Drinking down my last cup of this so that I can pass the remaining cup’s worth onto Raritea. Due to age, the watermelon flavour has dissipated a bit, but it’s certainly still there, both in aroma and flavour. I opted to try a 1-minute infusion for the dragon well instead of the recommended 2.5 minutes, and I think that it helped to bring out the flavouring and tame the dragonwell a bit. I see that I noted that I should try it with a bit of sugar this time, but I don’t really feel inclined to. I like it as it is. At some point I’ll try Watermelon Xylophone with sugar instead to see how it brings out the watermelon flavouring.
Stacy was kind enough to pass along with my last order a sample of the Watermelon Dragonwell that she concocted prior to the creation of Watermelon Xylophone, as I was quite interested in the idea!
The aroma of this one dry was a bit difficult to discern, as the packet was located next to the packet of Cider Guayasa (which smells absurdly good!), so that’s all I could smell. However, once out of the packet I could smell a bit of sweet fruitiness.

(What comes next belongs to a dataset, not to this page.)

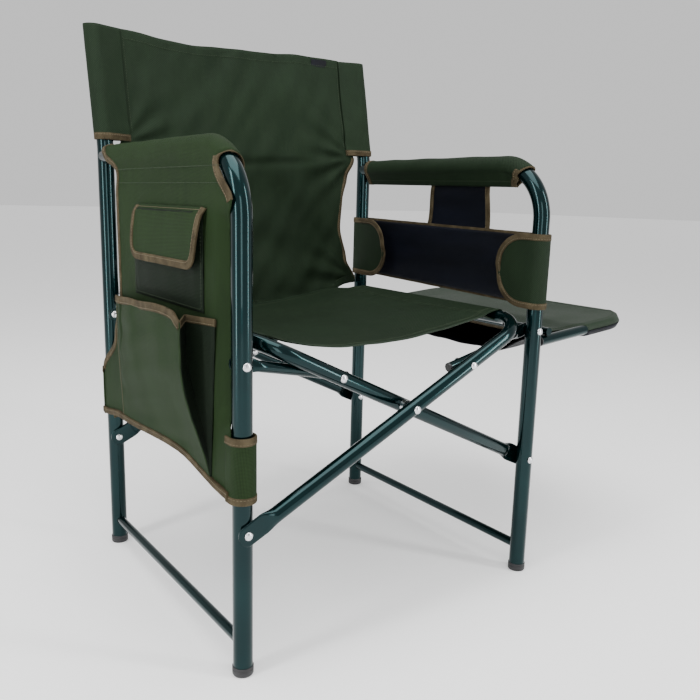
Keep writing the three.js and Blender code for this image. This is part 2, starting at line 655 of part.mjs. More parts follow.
// Half of the back, in the plane of the rear posts: a sleeve round the leaning part of the post
// and a sheet that narrows to a waist and runs down behind the seat.
function backHalf(sign) {
  const lean = Math.tan(rad(POST_LEAN));
  const yAt = (z) => rearY + Math.max(0, z - POST_KNEE_Z) * lean;
  const t = CLOTH_T / 2;
  const profile = [
    [rearY - t, BACK_FOOT_Z], [rearY + t, BACK_FOOT_Z], [rearY + t, POST_KNEE_Z],
    [yAt(BACK_TOP_Z) + t, BACK_TOP_Z], [yAt(BACK_TOP_Z) - t, BACK_TOP_Z], [rearY - t, POST_KNEE_Z],
  ];
  const sheet = slabX(profile, -halfX, halfX);
  const waist = (z) => {
    const f = (z - BACK_WAIST_Z) / (BACK_SLEEVE_BOTTOM_Z - BACK_WAIST_Z);
    const g = (BACK_WAIST_Z - z) / (BACK_WAIST_Z - BACK_FOOT_Z);
    const sleeveFoot = halfX - legR - BACK_SHOULDER;
    return z > BACK_WAIST_Z
      ? BACK_WAIST_X + (sleeveFoot - BACK_WAIST_X) * f ** 2
      : BACK_WAIST_X + (BACK_FOOT_X - BACK_WAIST_X) * g ** 2;
  };
  const sleeveSide = halfX - legR - SLEEVE_GAP - CLOTH_T / 2;
  const heights = [0, 0.25, 0.5, 0.75, 1].map((f) =>
    BACK_FOOT_Z - 1 + (BACK_SLEEVE_BOTTOM_Z - BACK_FOOT_Z + 1) * f);
  const outline = [
    [HALF_GAP / 2, BACK_FOOT_Z - 1],
    ...heights.map((z) => [waist(z), z]),
    [sleeveSide, BACK_SLEEVE_BOTTOM_Z],
    [sleeveSide, BACK_TOP_Z + 1],
    [HALF_GAP / 2, BACK_TOP_Z + 1],
  ].map(([x, z]) => [sign * x, z]);
  if (sign < 0) outline.reverse();
  const window = slabY(outline, rearY - LEG_D, yAt(BACK_TOP_Z) + LEG_D);
  const solidSheet = toGeometry(toSolid(sheet).intersect(toSolid(window)));
  const sleeveLength = (POST_TOP_Z - BACK_SLEEVE_BOTTOM_Z) / Math.cos(rad(POST_LEAN));
  const sleeve = new THREE.ExtrudeGeometry(
    ringShape(legR + SLEEVE_GAP + CLOTH_T, legR + SLEEVE_GAP),
    { depth: sleeveLength, curveSegments: 8, bevelEnabled: false },
  );
  sleeve.rotateX(-rad(POST_LEAN));
  sleeve.translate(sign * halfX, yAt(BACK_SLEEVE_BOTTOM_Z), BACK_SLEEVE_BOTTOM_Z);
  return join(solidSheet, sleeve);
}
addMesh('back_table_half', backHalf(1), greenCloth());
addMesh('back_pocket_half', backHalf(-1), greenCloth());

// ---------------------------------------------------------------- pocket-side organiser

const armSleeveIn = legR + ARM_SLEEVE_GAP;
const armSleeveOut = armSleeveIn + CLOTH_T;
const panelInnerX = -halfX - armSleeveIn;
const panelOuterX = -halfX - armSleeveOut;

// A sleeve round the arm tube, from frontEnd, part of the way down the bend, to rearEnd.
function armSleeve(x, frontEnd, rearEnd) {
  const bendStart = frontY + ARM_BEND;
  const turn = Math.asin((bendStart - frontEnd) / ARM_BEND);
  const setback = ARM_BEND * Math.tan(turn / 2);
  const overrun = setback + 1;
  const path = new TubePath([
    [x, rearEnd, ARM_Z], [x, bendStart - setback, ARM_Z],
    [x, bendStart - setback - overrun * Math.cos(turn), ARM_Z - overrun * Math.sin(turn)],
  ], [ARM_BEND], { arcSteps: 3 });
  return tube(path, armSleeveOut, 12, armSleeveIn);
}

// A strap of the panel round a leg.
function legStrap(y, z0, z1) {
  const ring = new THREE.ExtrudeGeometry(
    ringShape(armSleeveOut, armSleeveIn),
    { depth: z1 - z0, curveSegments: 8, bevelEnabled: false },
  );
  return ring.translate(-halfX, y, z0);
}

const pocketSleeveFrontY = frontY + POCKET_SLEEVE.front;
const pocketSleeveRearY = rearY - POCKET_SLEEVE.rear;
const panelRearY = rearY - PANEL_REAR;
const panel = slabX([
  [frontY, PANEL_BOTTOM_Z], [rearY, PANEL_BOTTOM_Z], [rearY, PANEL_STRAP_TOP_Z],
  [panelRearY, PANEL_WAIST.bottom], [panelRearY, PANEL_WAIST.top],
  [pocketSleeveRearY, ARM_Z], [pocketSleeveFrontY, ARM_Z], [frontY, PANEL_MOUTH_Z],
], panelOuterX, panelInnerX);
addMesh('pocket_side_panel', join(
  panel,
  armSleeve(-halfX, pocketSleeveFrontY, pocketSleeveRearY),
  legStrap(frontY, PANEL_BOTTOM_Z, PANEL_STRAP_TOP_Z),
  legStrap(rearY, PANEL_BOTTOM_Z, PANEL_STRAP_TOP_Z),
), oliveCloth());

const smallPocketOuterX = panelOuterX - GAP - CLOTH_T;
addMesh('small_pocket', slabX([
  [SMALL_POCKET.front, SMALL_POCKET.bottom], [SMALL_POCKET.rear, SMALL_POCKET.bottom],
  [SMALL_POCKET.rear, SMALL_POCKET.top], [SMALL_POCKET.front, SMALL_POCKET.top],
], smallPocketOuterX, panelOuterX - GAP), oliveCloth());

const flapRise = FLAP.bottom + FLAP.corner;
addMesh('small_pocket_flap', slabX([
  ...arcPoints(FLAP.front + FLAP.corner, flapRise, FLAP.corner, 180, 270, 4),
  ...arcPoints(FLAP.rear - FLAP.corner, flapRise, FLAP.corner, 270, 360, 4),
  [FLAP.rear, FLAP.top], [FLAP.front, FLAP.top],
], smallPocketOuterX - GAP - CLOTH_T, smallPocketOuterX - GAP), oliveCloth());

// The large pocket stands open: an outer wall with a gusset at each end and a floor.
const pocketBackX = panelOuterX - GAP;
const pocketWallX = (share) => pocketBackX - LARGE_POCKET.depth * share;
const pocketOutline = (inset, backX) => [
  [backX, LARGE_POCKET.rear - 2 * inset],
  [pocketWallX(POCKET_BULGE.slackDepth) + inset, LARGE_POCKET.rear - POCKET_BULGE.slack],
  [pocketWallX(1) + inset, LARGE_POCKET.front + POCKET_BULGE.full],
  [pocketWallX(POCKET_BULGE.noseDepth) + inset, LARGE_POCKET.front + POCKET_BULGE.nose],
  [backX, LARGE_POCKET.front + 2 * inset],
];
addMesh('large_pocket', cut(
  slabZ(pocketOutline(0, pocketBackX), LARGE_POCKET.bottom, LARGE_POCKET.top),
  slabZ(
    pocketOutline(CLOTH_T, pocketBackX + CLOTH_T),
    LARGE_POCKET.bottom + CLOTH_T, LARGE_POCKET.top + CLOTH_T,
  ),
), oliveCloth());

// ---------------------------------------------------------------- table-side cloth

const tableSleeveFrontY = frontY + TABLE_SLEEVE.front;
const tableSleeveRearY = rearY - TABLE_SLEEVE.rear;
addMesh('table_arm_sleeve', join(
  armSleeve(halfX, tableSleeveFrontY, tableSleeveRearY),
  slabX([
    [tableSleeveFrontY + TABLE_SLEEVE.cutBack, TABLE_SLEEVE.bottom],
    [tableSleeveRearY, TABLE_SLEEVE.bottom],
    [tableSleeveRearY, ARM_Z - armSleeveIn - GAP], [frontY + ARM_BEND, ARM_Z - armSleeveIn - GAP],
  ], halfX - CLOTH_T, halfX + CLOTH_T),
), greenCloth());

// The band goes round the outside of both legs, and its ends lie on their inner sides.
const bandOutX = halfX + armSleeveOut;
const bandOutline = [
  ...arcPoints(halfX, frontY, armSleeveOut, 180, 360, 8),
  ...arcPoints(halfX, rearY, armSleeveOut, 0, 180, 8),
  [halfX - armSleeveOut, rearY - BAND.flapRear], [halfX - armSleeveIn, rearY - BAND.flapRear],
  ...arcPoints(halfX, rearY, armSleeveIn, 180, 0, 8),
  ...arcPoints(halfX, frontY, armSleeveIn, 360, 180, 8),
  [halfX - armSleeveIn, frontY + BAND.flapFront], [halfX - armSleeveOut, frontY + BAND.flapFront],
];
addMesh('table_side_band', slabZ(bandOutline, BAND.bottom, BAND.top), darkLining());

const tabBottom = BAND.top + GAP;
const tabTop = TABLE_SLEEVE.bottom - GAP;
addMesh('table_side_tab', slabY([
  [bandOutX - CLOTH_T, tabBottom], [bandOutX, tabBottom],
  [halfX + CLOTH_T, tabTop], [halfX, tabTop],
], TAB.front, TAB.rear), darkLining());

// ---------------------------------------------------------------- origin

// The origin is on the floor, in the middle of the footprint of the whole chair.
chair.updateMatrixWorld(true);
const bounds = new THREE.Box3().setFromObject(chair, true);
const middle = bounds.getCenter(new THREE.Vector3());
const model = new THREE.Group();
chair.position.set(-middle.x, -middle.y, 0);
model.add(chair);

export default model;
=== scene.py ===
"""Folding camp chair: smooth enamelled tubes, rivets, plastic ends and sewn cloth round the CAD frame.

Metres, +Z up. The sitter faces -Y, the organiser is at -X (pocket side), the table at +X.
"""
import json
import math

import bmesh
import bpy
from mathutils import Matrix, Vector, noise


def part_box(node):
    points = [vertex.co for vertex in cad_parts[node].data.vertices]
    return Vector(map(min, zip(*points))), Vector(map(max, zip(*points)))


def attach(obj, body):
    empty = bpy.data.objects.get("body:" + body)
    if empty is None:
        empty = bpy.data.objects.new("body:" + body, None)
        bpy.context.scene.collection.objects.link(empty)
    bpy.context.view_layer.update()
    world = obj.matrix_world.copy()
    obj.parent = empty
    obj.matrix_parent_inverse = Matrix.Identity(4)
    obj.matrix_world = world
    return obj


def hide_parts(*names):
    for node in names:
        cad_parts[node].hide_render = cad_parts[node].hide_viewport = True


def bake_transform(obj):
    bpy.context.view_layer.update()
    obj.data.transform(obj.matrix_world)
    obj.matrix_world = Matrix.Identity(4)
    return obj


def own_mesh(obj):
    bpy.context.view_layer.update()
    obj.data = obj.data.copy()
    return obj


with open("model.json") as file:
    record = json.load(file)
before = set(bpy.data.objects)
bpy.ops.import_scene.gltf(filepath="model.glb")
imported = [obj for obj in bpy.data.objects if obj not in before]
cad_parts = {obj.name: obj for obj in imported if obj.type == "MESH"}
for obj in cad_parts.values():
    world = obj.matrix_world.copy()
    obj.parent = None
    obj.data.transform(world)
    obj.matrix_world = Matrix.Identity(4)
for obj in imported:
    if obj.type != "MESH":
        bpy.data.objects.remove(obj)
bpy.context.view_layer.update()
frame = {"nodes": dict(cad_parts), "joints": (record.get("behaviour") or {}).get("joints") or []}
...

Unfortunately, as is typical of me, I brewed up a bunch of teas and forgot about them for a couple hours, so this one is cold now… however I’m rather enjoying it! The dragonwell is light and a kind of green beany flavour, but I can still taste a melony flavour lurking in the background, and unlike with Watermelon Xylophone, it’s coming off a bit more like watermelon than cantaloupe! It’s been recommended that this tea be tried with some rock sugar to bring out the watermelon, so attempt #2 will involve that, but I wanted to taste it on its on first. I’m intrigued by the idea of blends with green teas that lean more heavily toward vegetal as opposed to seaweedy/brothy notes, and this one seems to indicate that it would be possible and tasty to make such a blend! I think the tea would definitely be better with stronger flavouring, but as that wasn’t really an option, it was probably best to go with a white tea, but I enjoy this regardless.
Thanks so much for the sample, Stacy!